M. le président Carrez m'a interrogé sur le cofinancement des projets. Première remarque : pour toutes les actions menées dans le domaine économique ou associant public et privé – SATT ou IRT –, notre participation est au maximum de 50 % ; il y a donc au moins un euro privé pour un euro public. J'ajoute que les trente-quatre plans de M. Montebourg, dont le nombre sera sans doute ramené à dix ou quinze après leur regroupement, font également l'objet d'un cofinancement.

Pouvons-nous mesurer d'ores et déjà au plan macroéconomique l'impact de notre activité sur l'emploi et les exportations ? Non. Les montants effectivement dépensés ne sont pas encore massifs. En outre, lorsqu'on investit dans le sauvetage d'une entreprise – ce qui n'est pas notre métier –, on peut immédiatement mesurer le nombre des emplois sauvés ; en revanche, lorsque l'on investit dans une activité d'avenir, l'impact est plus durable, mais il est aussi plus progressif. Cependant, nous avons demandé à l'OCDE de réaliser une photographie de l'économie française face à l'innovation en 2010, au moment de la naissance du PIA, et il est convenu qu'une autre photographie soit réalisée en 2020, afin d'apprécier l'évolution de notre système d'innovation au cours de cette période. C'est une échelle de temps raisonnable.

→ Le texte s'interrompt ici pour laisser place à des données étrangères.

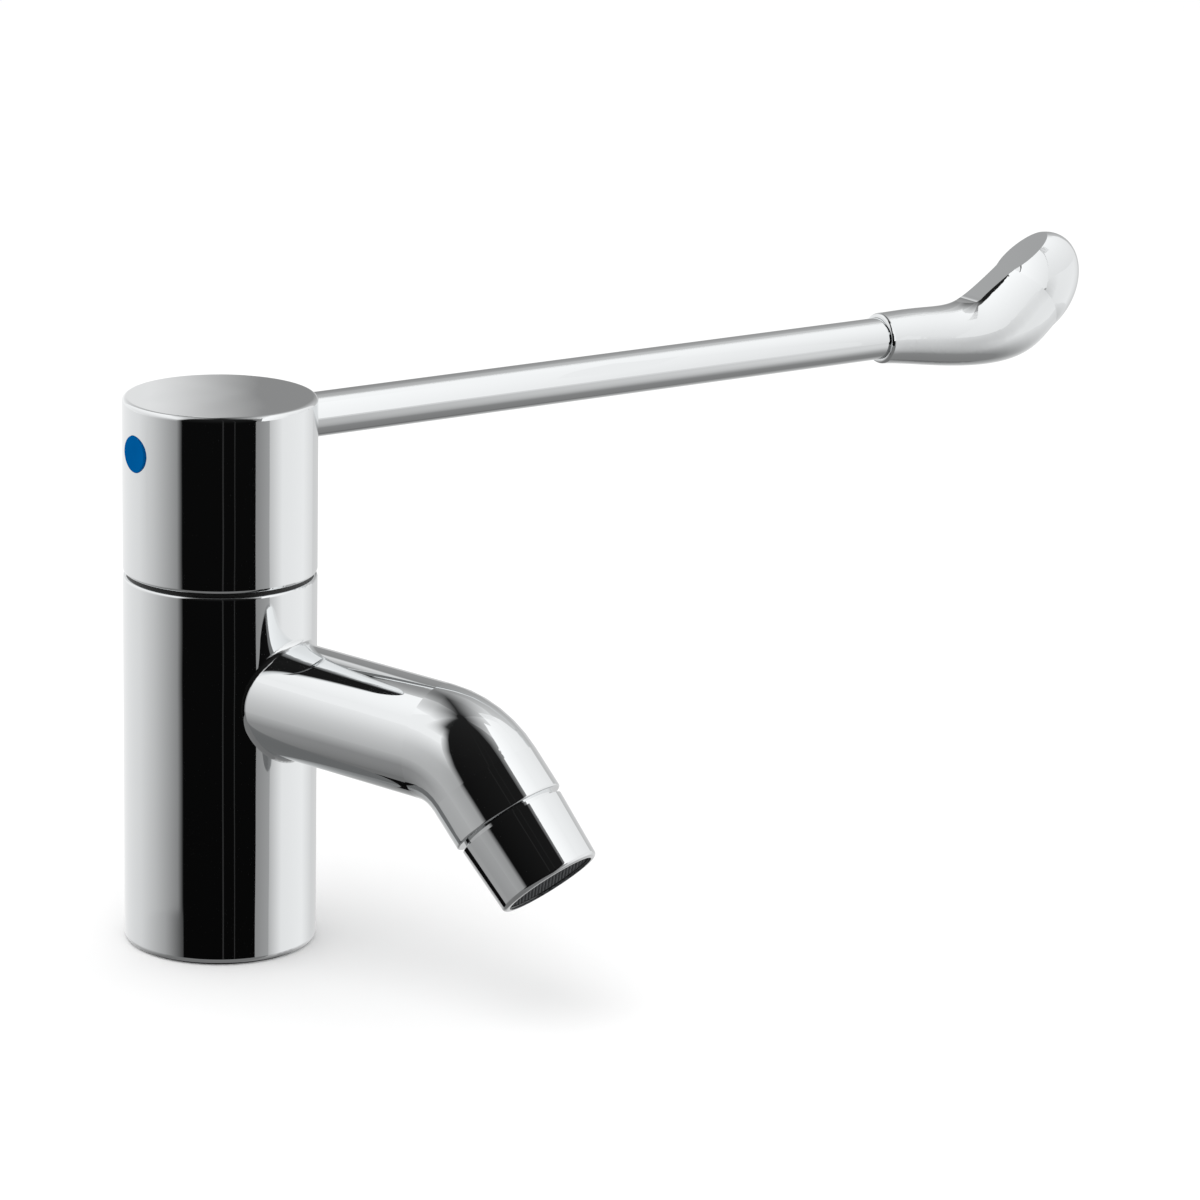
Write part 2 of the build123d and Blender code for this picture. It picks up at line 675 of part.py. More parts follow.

En ce qui concerne le rôle du CGI en matière de grands investissements, nous réalisons une contre-expertise chaque fois qu'un projet, même dans le cadre d'un partenariat public-privé, représente une dépense publique supérieure à 100 millions d'euros. Cependant, nous ne sommes pas consultés sur l'ensemble d'un programme, comme celui des 3 milliards d'investissements autoroutiers ; nous n'intervenons que sur une opération précise. J'ajoute que, si ce programme est financé par une prolongation de la concession accordée aux sociétés d'autoroutes, je ne crois pas que, juridiquement, nous soyons appelés à nous prononcer puisqu'il ne comporte pas, formellement, de dépense publique. Par ailleurs, nous effectuons le recensement des opérations impliquant une dépense publique supérieure à 20 millions d'euros, recensement qui figure du reste dans un « jaune » communiqué au Parlement.